There’s no “silent treatment” toward us from God. He clearly gives us his law to correct us when we need it, and his gospel to comfort us. There’s no hidden meaning or guile in his words. He says what he means, and he means what he says.

In our Epistle, James addresses the way we speak; how we use our voices, and what we do with our words. And he warns us about how piercing and harmful our words can be.  

In verse 5 he says they can be like a raging fire that burns down a forest.

In verse 8 he says our words can be full of deadly poison.

In verse 9 he says we can bless God or curse people with our words.

In verse 10 he says our words can be like fresh water giving life, or salty or polluted water bringing death.

God, whose words to us have no evil in them, words that are sincere and trustworthy, words that are NOT filthy or polluted, but holy and true, they are the words to embrace, and the words to copy.

God speaking to us in love and truth, not only brings us the words of eternal life, as we sometimes sing in our Alleluia verse, they also teach us how to use OUR words in a way that that’s a blessing to others, and not a curse to them.

When we use our words in an evil way, it fails to reflect God’s words of love and truth, and it shows our selfish nature.

When you truly respect others, then you don’t expect them to have to listen to your foul language, or your mean words, or your dishonest words, or your exaggerations, or your lies, or your rudeness.

Those are not the kind of words a person wants to hear, and listen carefully to, and take seriously. Those are the words to dismiss.

But words that are patterned after God are the words we can trust, and learn from, and listen to. They are the words that respect and honor us, and bless us.

 

 In our Gospel today, we see another of the great miracles of Jesus, as He healed a boy possessed by a spirit and afflicted by seizures, and uncontrolled, reckless behavior.

 

The disciples had tried to cast it out but couldn’t. The boy’s father said to Jesus, “If you can do anything about this, then please have compassion and help us.”

Jesus said, “If you CAN? All things are possible for the one who believes.”

The man said, “I believe, Help my unbelief.” That’s the cry of every Christian. Then Jesus commanded the spirit, and the boy went into severe convulsions, and the spirit left him.  

When the disciples asked Jesus why they couldn’t do it, Jesus answered, “This kind cannot be driven out by anything but prayer.” In other words, it takes God.

And this takes us back to our theme of calling out to God, and God hearing and helping us.

I love the way Psalm 116 puts it: Because He inclined His ear to me, therefore I will call on Him as long as I live.

The image here is of God, bending over, getting close to us, and hearing what we have to say.

When there’s faith, as Jesus says in our Gospel, then we’re never too far away for God to hear us.
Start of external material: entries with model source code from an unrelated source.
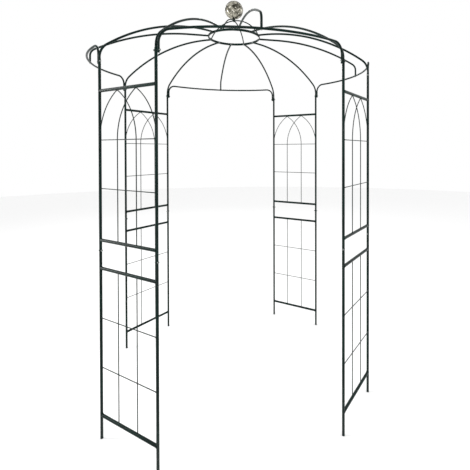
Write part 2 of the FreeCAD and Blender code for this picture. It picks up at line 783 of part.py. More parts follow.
def joint_fasteners():
    """A bolt and nut through each post joint, along the panel."""
    bolts, nuts = [], []
    for index in range(len(POSTS)):
        side = doorway_side(index)
        point = ("L.panel_apothem", "%d * D.panel_width / 2" % side, "L.joint_bolt_height")
        name = "joint_%d" % (index + 1)
        one_bolt = bolt(name + "_bolt", point, side, "L.post_radius", "L.post_radius")
        one_nut = nut(name + "_nut", point, side, "L.post_radius")
        station = PANELS[index // 2]
        bolts.append(turned(name + "_bolt_turned", one_bolt, station))
        nuts.append(turned(name + "_nut_turned", one_nut, station))
    return [group("joint_bolts", bolts), group("joint_nuts", nuts)]


def top_fasteners():
    """A bolt and nut through each post top, its rib and the leg of its doorway bar."""
    bolts, nuts = [], []
    for index, station in enumerate(POSTS):
        side = doorway_side(index)
        point = ("L.circle_radius", "0", "L.top_bolt_height")
        name = "top_%d" % (index + 1)
        one_bolt = bolt(name + "_bolt", point, side, "L.post_radius",
                        "L.post_radius + D.bar_diameter")
        one_nut = nut(name + "_nut", point, side, "L.post_radius")
        bolts.append(turned(name + "_bolt_turned", one_bolt, station))
        nuts.append(turned(name + "_nut_turned", one_nut, station))
    return [group("top_bolts", bolts), group("top_nuts", nuts)]


def rib_fixing(name, seat, insert_start, grip, direction):
    """A round-headed screw from its seat into a threaded insert in a rib end."""
    head = cylinder(name + "_head", "D.screw_head_diameter / 2", "D.screw_head_height",
                    seat, direction * -1)
    shank = cylinder(name + "_shank", "D.bolt_diameter / 2", grip + " + D.insert_length",
                     seat, direction)
    plug = cylinder(name + "_plug", "L.rib_bore", "D.insert_length", insert_start, direction)
    bore = cylinder(name + "_bore", "D.bolt_diameter / 2", "D.insert_length",
                    insert_start, direction)
    screw = fuse(name + "_screw", [head, shank])
    insert = cut(name + "_insert", plug, bore)
    return screw, insert


def rib_fasteners():
    """Screws from inside the ring into all ribs, and from below into the doorway ribs."""
    screws, inserts = [], []
    for number, station in enumerate(POSTS + DOORWAYS, start=1):
        name = "ring_fixing_%d" % number
        fixing = rib_fixing(
            name,
            ("L.screw_seat", "0", "L.ring_height"),
            ("L.ring_radius + D.insert_depth", "0", "L.ring_height"),
            "D.ring_thickness",
            ALONG_X,
        )
        screws.append(turned(name + "_screw_turned", fixing[0], station))
        inserts.append(turned(name + "_insert_turned", fixing[1], station))
    for number, station in enumerate(DOORWAYS, start=1):
        name = "foot_fixing_%d" % number
        bar_top = "L.bar_height + D.bar_diameter / 2"
        fixing = rib_fixing(
            name,
            ("L.bar_middle", "0", "L.bar_height - D.bar_diameter / 2"),
            ("L.bar_middle", "0", bar_top + " + D.insert_depth"),
            "D.bar_diameter",
            UP,
        )
        screws.append(turned(name + "_screw_turned", fixing[0], station))
        inserts.append(turned(name + "_insert_turned", fixing[1], station))
    return [group("rib_screws", screws), group("rib_inserts", inserts)]


# ---------------------------------------------------------------- assembly

def all_subparts():
    """Every sub-part of the pavilion, from the ground up."""
    pieces = [lower_post(index) for index in range(len(POSTS))]
    pieces += [upper_post(index) for index in range(len(POSTS))]
    for number in range(len(PANELS)):
        rails_of = (
            ("rails_lower_%d", ("L.lower_rail_low", "L.lower_rail_high")),
            ("rails_upper_%d", ("L.upper_rail_low", "L.upper_rail_high")),
        )
        pieces += [rail_pair(name % (number + 1), number, heights)
                   for name, heights in rails_of]
        pieces.append(lower_lattice(number))
        pieces.append(upper_lattice(number))
    pieces += [doorway_bar(number) for number in range(len(DOORWAYS))]
    pieces += [post_rib(index) for index in range(len(POSTS))]
    pieces += [doorway_rib(number) for number in range(len(DOORWAYS))]
    pieces += [roof_ring(), crown(), ball_seat(), ball(), stud()]
    return pieces + joint_fasteners() + top_fasteners() + rib_fasteners()


def check(pieces):
    """Stop if any object is in error or any sub-part is not a sound solid."""
    for item in doc.Objects:
        if "Invalid" in item.State or "Error" in item.State:
            raise RuntimeError("%s is %s" % (item.Label, item.State))
    for piece in pieces:
        shape = piece.Shape
        if shape.isNull() or not shape.isValid() or not shape.Solids:
            raise RuntimeError(piece.Label + " is not a sound solid")


def write(pieces):
    """Write each sub-part to a STEP file of its own."""
    os.makedirs("parts", exist_ok=True)
    for piece in pieces:
        piece.Shape.exportStep("parts/%s.step" % piece.Label)


subparts = all_subparts()
doc.recompute()
check(subparts)
write(subparts)
for subpart in subparts:
    box = subpart.Shape.BoundBox
    print("%-16s %2d solid(s)  z %7.1f to %7.1f" % (
        subpart.Label, len(subpart.Shape.Solids), box.ZMin, box.ZMax))
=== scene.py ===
# %% [markdown]
# # A round rose pavilion of bolted steel tube
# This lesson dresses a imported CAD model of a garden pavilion. The CAD pieces give
# every size and place. Each visible piece is then drawn again as a smooth surface,
# worked out with numpy on a grid, and gets a procedural finish.
# %% Load the frame
import json
import math
import bpy
import numpy as np
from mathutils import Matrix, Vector


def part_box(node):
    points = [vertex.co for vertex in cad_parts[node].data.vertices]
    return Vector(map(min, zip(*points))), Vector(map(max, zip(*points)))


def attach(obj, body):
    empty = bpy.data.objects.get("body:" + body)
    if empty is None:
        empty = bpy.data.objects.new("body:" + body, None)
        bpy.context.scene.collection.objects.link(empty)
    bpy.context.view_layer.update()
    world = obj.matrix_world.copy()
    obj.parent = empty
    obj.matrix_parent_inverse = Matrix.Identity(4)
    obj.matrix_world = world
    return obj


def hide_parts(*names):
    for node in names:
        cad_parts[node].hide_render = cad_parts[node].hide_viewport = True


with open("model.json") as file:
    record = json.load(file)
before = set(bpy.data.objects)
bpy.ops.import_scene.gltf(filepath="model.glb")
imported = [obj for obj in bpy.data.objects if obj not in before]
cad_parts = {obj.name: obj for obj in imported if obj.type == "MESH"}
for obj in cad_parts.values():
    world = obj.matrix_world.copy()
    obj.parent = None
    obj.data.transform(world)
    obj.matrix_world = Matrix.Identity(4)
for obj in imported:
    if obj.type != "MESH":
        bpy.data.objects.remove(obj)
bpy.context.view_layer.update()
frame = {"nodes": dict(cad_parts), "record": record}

# %% [markdown]
# ## Measures
# The eight feet stand on one circle. Their places come with the record, and the
# heights come from the boxes of the CAD nodes. The tube and wire sizes are the
# maker's stock sizes, in metres.
# %% Read the plan from the feet
feet = np.array([mount["pos_m"] for mount in frame["record"]["mounts"]
                 if mount["name"].startswith("foot_")])
circle_radius = float(np.hypot(feet[0, 0], feet[0, 1]))
post_angles = np.arctan2(feet[:, 1], feet[:, 0])
panel_width = float(np.linalg.norm(feet[1] - feet[0]))
panel_apothem = math.sqrt(circle_radius ** 2 - (panel_width / 2) ** 2)
panel_angles = math.pi / 4 + math.pi / 2 * np.arange(4)
doorway_angles = math.pi / 2 * np.arange(4)
doorway_half_angle = float(post_angles[0])
print("posts on a circle of", round(circle_radius, 4), "panels", round(panel_width, 4))

# %% Stock sizes
POST_RADIUS = 0.008
POST_BORE = 0.0066
SPIGOT_RADIUS = 0.0065
SPIGOT_BORE = 0.0053
SWAGE_LENGTH = 0.010
RAIL_RADIUS = 0.009
RAIL_BORE = 0.0076
RAIL_END_GAP = 0.004
BAR_RADIUS = 0.0065
TUBE_BORE = 0.0053
UPRIGHT_RADIUS = 0.00275
LEVEL_RADIUS = 0.0025
LEVEL_OFFSET = 0.00475
CROWN_ROD_RADIUS = 0.004
CUT_EDGE = 0.0004
BITE = 0.0006

# %% Heights from the CAD boxes
def low(node, axis=2):
    """Lowest place of a node along one axis."""
    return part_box(node)[0][axis]


def high(node, axis=2):
    """Highest place of a node along one axis."""
    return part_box(node)[1][axis]


joint_height = low("post_upper_1")
spigot_top = high("post_lower_1")
post_top = high("post_upper_1")
joint_bolt_height = (low("joint_bolts") + high("joint_bolts")) / 2
top_bolt_height = (low("top_bolts") + high("top_bolts")) / 2
lower_rails = (low("rails_lower_1") + RAIL_RADIUS, high("rails_lower_1") - RAIL_RADIUS)
upper_rails = (low("rails_upper_1") + RAIL_RADIUS, high("rails_upper_1") - RAIL_RADIUS)
ring_height = (low("ring") + high("ring")) / 2
ring_radius = high("ring", 0)
print("rails at", [round(z, 4) for z in lower_rails + upper_rails],
      "ring at", round(ring_height, 4))

# %% [markdown]
# ## Surfaces on a grid
# Every piece here is a rectangular grid of points bent into shape. The columns go
# round the piece and always close on themselves. The rows either close as well, as
# on a tube with a wall, or shrink to a single point at each end, as on a rod.
# %% Grids become shells
def closed_shell(grid):
    """Quads over a grid whose rows and columns both close on themselves."""
    rows, columns = grid.shape[:2]
    index = np.arange(rows * columns).reshape(rows, columns)
    right = np.roll(index, -1, axis=1)
    up = np.roll(index, -1, axis=0)
    quads = np.stack([index, right, np.roll(right, -1, axis=0), up], axis=-1)
    return grid.reshape(-1, 3), quads.reshape(-1, 4), np.zeros((0, 3), int)


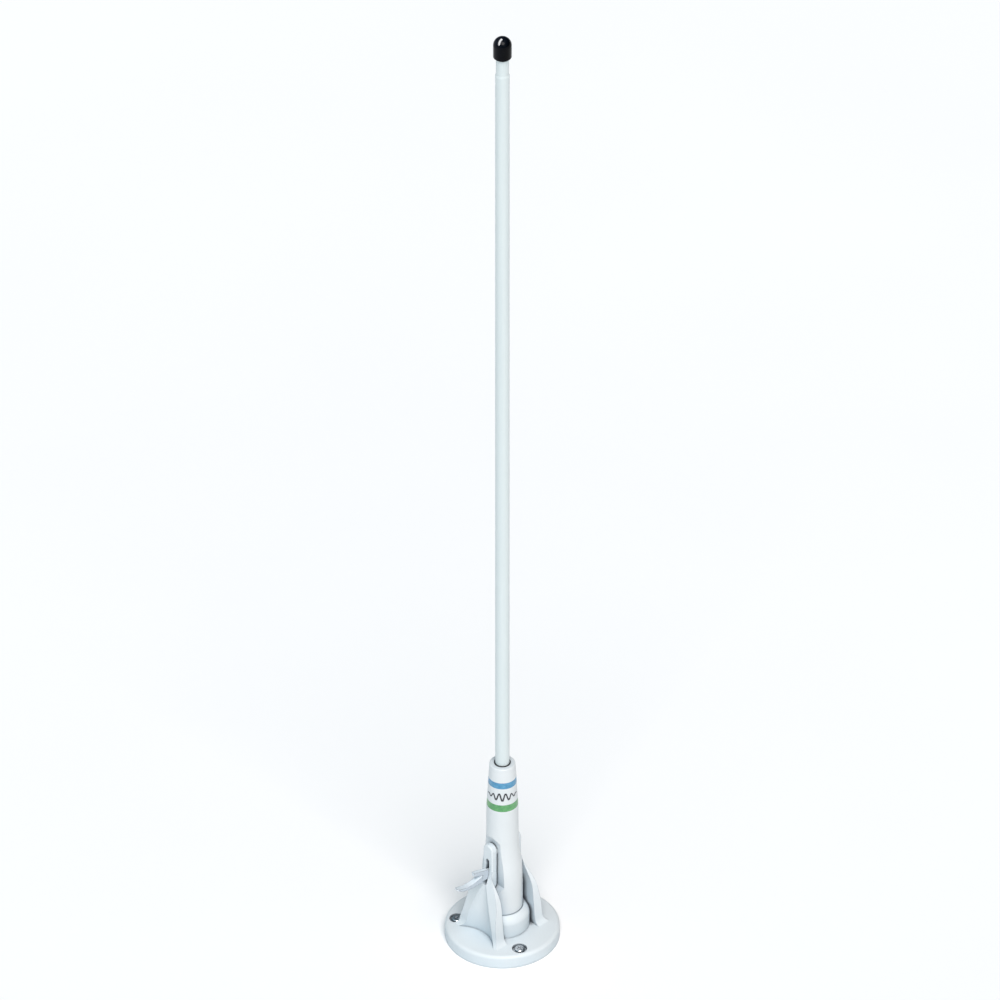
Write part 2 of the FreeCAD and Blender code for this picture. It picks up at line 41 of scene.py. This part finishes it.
# Camera: far away behind a very long lens, so that upright lines stay parallel
VIEW_AZIMUTH = -43.0
VIEW_ELEVATION = 37.6
CAMERA_DISTANCE = 38.0
FRAME_HEIGHT = 0.8836  # how much of the object's own plane the picture takes in
AIM_UP = 0.3728  # from the middle of the flange's top face to the middle of the picture
AIM_RIGHT = -0.0021
SENSOR = 36.0  # mm
RIM_SHARE = 0.92  # the flange's rim starts at this share of its radius

# Stage and light
FLOOR_SIZE = 80.0
WORLD_COLOUR = (0.60, 0.90, 1.08)
WORLD_TURN = 45.0  # anticlockwise from the camera's right to the way the surroundings darken
WORLD_BRIGHT = 0.52  # strength of the surroundings on the camera's side and its left
WORLD_DARK = 0.02  # and opposite
SUN_AZIMUTH = -33.0
SUN_ELEVATION = 55.0
SUN_COLOUR = (1.07, 1.0, 0.965)
SUN_STRENGTH = 3.05
SUN_SPREAD = 38.0

# A strip light that shows in the glossy cap alone. Its ways are (right, up, back) of the camera
SOFTBOX_WAY = (-0.485, 0.63, 0.606)
SOFTBOX_LONG_WAY = (0.5, 0.86, -0.5)
SOFTBOX_DISTANCE = 0.42
SOFTBOX_SIZE = (0.18, 0.75)
SOFTBOX_WATTS = 46.0

# The wave mark between the two bands of the ferrule
MARK_WAVES = 5.5
MARK_SWING = 0.0033
MARK_HALF_ANGLE = 70.0
MARK_LINE = 0.0013
MARK_PROUD = 0.00012
MARK_STEPS = 400
MARK_THIN = 0.35  # the line's width at both ends, as a share of its width in the middle

# Materials
SHADER_SAMPLES = 6  # of the occlusion and bevel nodes
CORNER_REACH = 0.03  # how far from a corner its shade spreads
GAP_REACH = 0.0055  # how wide a gap still gets painted shade
STAIN_TONE = 0.93  # a full stain's brightness, as a share of the open colour
# colour of the painted shade in gaps, slots and seams between parts
GAP_SHADE = (0.05, 0.06, 0.075)
# darker colour laid on in patches along sharp edges
EDGE_DARK_COLOUR = (0.14, 0.18, 0.22)
EDGE_SHADE_AND_WEAR_COLOUR = (0.03, 0.033, 0.04)  # dark lines along the lever's edges: painted edge shade, patchy like wear
MIX_COLOURS = (6, 7)  # places of a mix node's two colour inputs
MIX_RESULT = 2  # and of its colour output


def place_camera():
    azimuth, elevation = math.radians(VIEW_AZIMUTH), math.radians(VIEW_ELEVATION)
    flat = math.cos(elevation)
    back = Vector((math.sin(azimuth) * flat, -math.cos(azimuth) * flat, math.sin(elevation)))
    right = Vector((math.cos(azimuth), math.sin(azimuth), 0))
    up = back.cross(right)
    flange_top = Vector((0, 0, flange_top_height()))
    turn = Matrix((right, up, back)).transposed().to_4x4()
    turn.translation = flange_top + up * AIM_UP + right * AIM_RIGHT + back * CAMERA_DISTANCE
    camera = bpy.data.objects.new("camera", bpy.data.cameras.new("camera"))
    bpy.context.scene.collection.objects.link(camera)
    camera.matrix_world = turn
    camera.data.sensor_width = SENSOR
    camera.data.lens = SENSOR * CAMERA_DISTANCE / FRAME_HEIGHT
    camera.data.clip_end = CAMERA_DISTANCE + FLOOR_SIZE
    bpy.context.scene.camera = camera


def flange_top_height():
    """The highest level of the mount's rounded rim, found at its outer part."""
    mesh = NODES["base_mount"].data
    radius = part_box("base_mount")[1][0]
    return max(v.co.z for v in mesh.vertices if math.hypot(v.co.x, v.co.y) > RIM_SHARE * radius)


# Materials ---------------------------------------------------------------------------------------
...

He hears and considers every word we say to him, for Jesus sake.

Because Jesus gave his back to beaten, as our Old Testament says, and his hands and feet to be nailed, because he won our vindication, our forgiveness, God now hears our every word to him, and considers our every need.

God is near to hear and help us. Therefore let us call upon him as long as we live, as our Psalm says.

He never tires of us calling to him for help. He never fails to forgive, when we confess our sins and call on him to have mercy on us. So let us call upon him as long as we live.

Ultimately that’s forever. In heaven, God will be near in every way, not just by faith, but also by sight. And we’ll be able to see the One we call out to.

The difference is, in heaven, there’ll be no evil to be rescued from, no sin to be forgiven. But there will be a talk back and forth with God; and we’ll love every word he says to us, and take it all in; and every word we say to him will be pure and happy and sincere, no guile or double meaning, just the truth.

Since God is near to us; since he’s careful to listen to us, and compassionate to help us, let us hear what others say; let us hear when they call for our help, and care enough to give it; let us be careful to listen when they others say something we need to hear, and consider, and learn from.

As we call to God for help, let us also be willing to ask others for help when we truly need it; and be willing to let others come close and help us.

Our God is near. He inclines his ear, bends over to hear our every word; and He cares to help us with our every need. Let us use our words to thank Him, to make known the good news of his loving care and kindness for all, and to rejoice in the help He gives to us in body and soul and in every way.

As God is careful to listen to us, let us be careful to listen to Him, to hear the words that give faith, and strength, and comfort, and finally that give us the peace that passes understanding. May that peace guard your heart and mind, in Christ Jesus our Lord, who is near to hear and help us. Amen.